Consider a two-stage supply chain consisting of a manufacturer and a retailer. This chapter explores the incentives for these two firms in the two-stage fashion supply chain to shift from a traditional trade promotion mode to a new mode enabled by information sharing. There are generally two modes of trade promotion: the off-invoice (OI) trade deal and the scan-back (SB) trade deal (Drèze & Bell, 2003). A traditional supply chain uses OI trade promotion in which a manufacturer gives trade promotion money to a retailer to encourage the latter to sell more of the manufacturer's product. However, the manufacturer usually cannot monitor whether the retailer fully passes the trade promotion money to the customers. Recent developments in information technology applied to supply chain management can create a new type of trade promotion called a scan-back (SB) trade deal. In the SB trade deal, the manufacturer reimburses the retailer based on the exact number of sales the retailer makes.

Trade promotion has a significant impact on the fashion businesses, particularly in the apparel industry. Kincade, Woodard, and Park (2002) find that retailers’ benefits in the apparel sector are significantly related to financial promotional support from manufacturers. Generally, promotion is an important instrument in cases of intense competition with high demand uncertainty, with the manufacturer producing fashion items and often giving the retailer a large trade promotion budget. However, retailers may take advantage of the trade promotion budget to maximize their profits at the expense of the manufacturer.

In the traditional OI trade deal, a manufacturer usually cannot directly ascertain how much the retailer spends on its sales promotion. The manufacturer can only observe the actual order from the retailer. Hence, the OI trade deal leads to the principal-agent problem, which is defined in game theory as the problem of motivating one decision-maker to act on behalf of the other. Therefore, an essential question for the manufacturer is how much of the trade promotion benefit is being passed to customers. In fact, many discussions about the OI trade deal refer to the pass-through rate, which is defined as the retailer’s actual promotion spending divided by the total trade promotion amount offered to the retailer; often, this figure is not high enough for the manufacturer. Consequently, a critical challenge for manufacturers is to determine how to resolve this principal-agent problem, and more directly, how to monitor the retailer’s promotion process.

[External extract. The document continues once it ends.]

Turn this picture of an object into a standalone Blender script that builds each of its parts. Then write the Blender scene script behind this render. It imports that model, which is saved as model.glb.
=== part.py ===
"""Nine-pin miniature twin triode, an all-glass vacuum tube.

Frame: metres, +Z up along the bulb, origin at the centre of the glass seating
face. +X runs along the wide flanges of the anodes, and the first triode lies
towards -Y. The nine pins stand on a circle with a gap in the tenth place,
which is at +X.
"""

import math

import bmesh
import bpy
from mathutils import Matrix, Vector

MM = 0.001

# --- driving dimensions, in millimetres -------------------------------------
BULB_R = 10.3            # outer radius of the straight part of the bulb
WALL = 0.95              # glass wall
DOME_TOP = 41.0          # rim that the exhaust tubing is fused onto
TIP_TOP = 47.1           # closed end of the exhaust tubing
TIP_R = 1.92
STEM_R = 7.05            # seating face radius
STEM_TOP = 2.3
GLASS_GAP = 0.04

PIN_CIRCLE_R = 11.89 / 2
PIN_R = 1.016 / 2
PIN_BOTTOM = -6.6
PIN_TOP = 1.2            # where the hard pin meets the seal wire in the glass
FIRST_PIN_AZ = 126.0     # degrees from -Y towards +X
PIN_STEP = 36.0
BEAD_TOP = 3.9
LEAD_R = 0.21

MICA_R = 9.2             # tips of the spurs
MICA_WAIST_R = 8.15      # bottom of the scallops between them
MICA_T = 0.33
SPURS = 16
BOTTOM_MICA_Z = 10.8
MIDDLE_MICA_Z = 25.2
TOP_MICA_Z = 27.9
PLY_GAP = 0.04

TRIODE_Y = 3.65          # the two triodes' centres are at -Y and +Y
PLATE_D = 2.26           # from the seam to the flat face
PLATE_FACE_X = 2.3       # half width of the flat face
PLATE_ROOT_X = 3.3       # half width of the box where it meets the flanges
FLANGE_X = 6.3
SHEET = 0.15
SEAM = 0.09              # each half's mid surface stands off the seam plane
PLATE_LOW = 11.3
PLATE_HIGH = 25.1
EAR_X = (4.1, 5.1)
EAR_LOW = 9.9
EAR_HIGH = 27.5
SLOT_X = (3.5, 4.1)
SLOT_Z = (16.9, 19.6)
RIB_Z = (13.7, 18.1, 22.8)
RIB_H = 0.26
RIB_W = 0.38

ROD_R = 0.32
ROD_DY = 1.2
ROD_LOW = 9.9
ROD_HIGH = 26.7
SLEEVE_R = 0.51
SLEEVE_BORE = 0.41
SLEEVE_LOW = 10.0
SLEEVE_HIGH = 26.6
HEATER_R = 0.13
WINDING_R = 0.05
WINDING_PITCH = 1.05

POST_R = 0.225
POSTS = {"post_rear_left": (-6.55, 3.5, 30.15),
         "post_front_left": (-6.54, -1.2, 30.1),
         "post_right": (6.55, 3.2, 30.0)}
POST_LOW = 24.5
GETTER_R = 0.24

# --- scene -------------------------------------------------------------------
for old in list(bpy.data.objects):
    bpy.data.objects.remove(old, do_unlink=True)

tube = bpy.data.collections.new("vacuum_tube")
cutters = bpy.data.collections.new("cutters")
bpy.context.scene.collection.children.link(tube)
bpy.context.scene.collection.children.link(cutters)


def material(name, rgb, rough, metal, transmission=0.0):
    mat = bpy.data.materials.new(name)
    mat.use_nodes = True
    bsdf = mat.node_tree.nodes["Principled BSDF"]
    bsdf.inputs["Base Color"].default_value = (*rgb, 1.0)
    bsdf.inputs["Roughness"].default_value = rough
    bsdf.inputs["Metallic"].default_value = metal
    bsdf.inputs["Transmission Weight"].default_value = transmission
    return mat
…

The SB trade deal is one method of monitoring the retailer’s pass-through rate. Whether the retailer is willing to accept the SB trade deal, however, is another issue. The SB trade deal is implicitly linked to information technology, which frees the manufacturer from the principal-agent problem by allowing it to monitor end-sales to customers. For example, Cachon and Terwiesch (2005, Section 14.2) mention that Vendor Managed Inventory (VMI), a common information sharing system, can eliminate traditional methods of trade promotion. Generating a wholesale price reduction under a VMI system is offered as a scan-back deal. Obviously, since the SB trade deal gives the manufacturer access to end sales information, an SB trade deal eliminates the retailer’s opportunity to pocket some portion of the trade promotion money. A retailer has no apparent reason to welcome a SB trade promotion since it forces the retailer to indirectly share its sales information with the manufacturer.